Before I close out this post, however, there’s one important technical point I should mention about using escape sequences in prompts. This is something that will probably confuse people at first when they first try to do this. See, prompts are tricky. They expect that their prompt strings be labelled such that the shell can anticipate how many characters long it is for word wrapping purposes. Since escape characters don’t print, they mess up this calculation. In order to get around this, various different shells handle this with a variety of delimiters. For Bash, this is \[, for Zsh this is %{, other shells will probably use other different delmiters.
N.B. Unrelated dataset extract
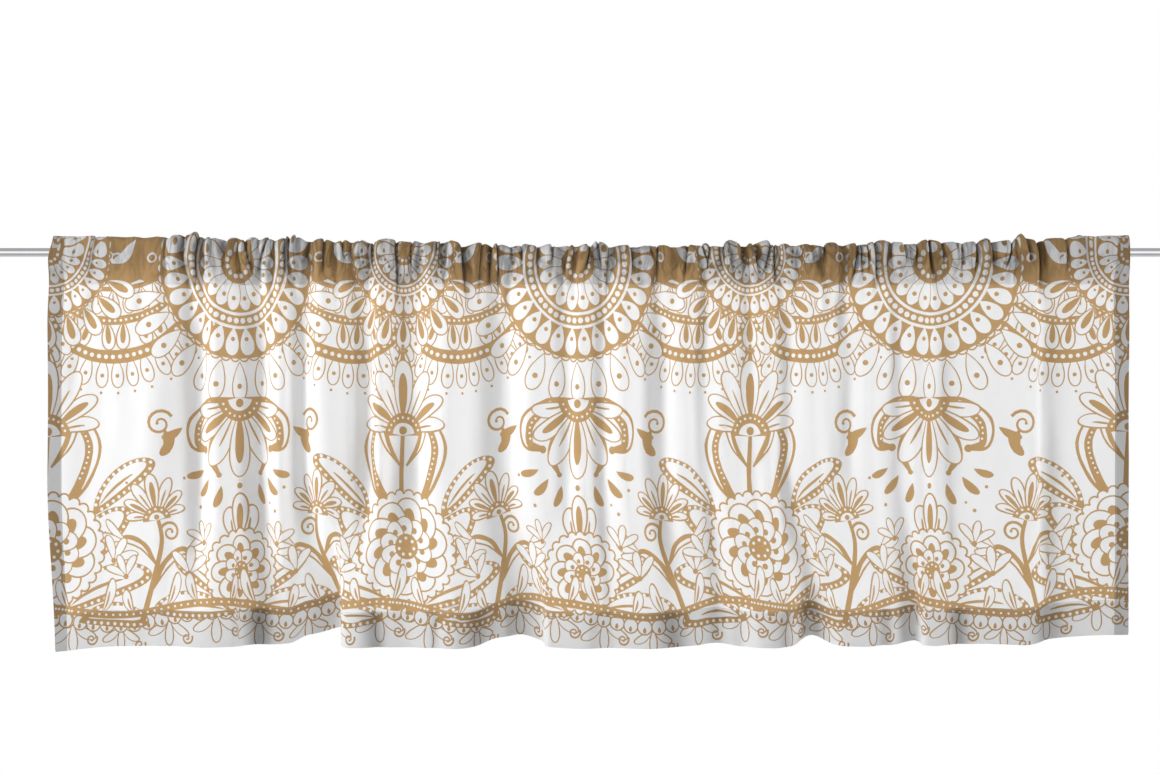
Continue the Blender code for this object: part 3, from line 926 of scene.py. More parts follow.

These generally can be substituted with \001 and \002 in situations where you’re dealing with output from a script like this, but just to be safe, I broke the line after the output from the git integration finished. This is for a couple other reasons too, such as tiling window managers like dwm not always giving adequate horizontal space for really long prompts, but it’s something to keep in mind.

5. Conclusion Time

Honestly speaking, if speed is no object, Bash and Zsh both have some wonderful advantages when it comes to the features available in a shell scripting language. It’s entirely impossible to redirect the output of a program to more than one other program in POSIX shell, and Bash supports such a feature. It’s something I’ve used myself a fair amount at this point, and in some circumstances this warrants the speed hit for readability and extra features. This is, after all, shell scripting. The shell is not a programming environment, and it was never meant to be used as one.

With that said, however, Zsh is a dumb idea for little shell scripts. It’s way too slow for its benefits to really be useful in most cases, and it can make little tweaks in any environment really slow down your workflow.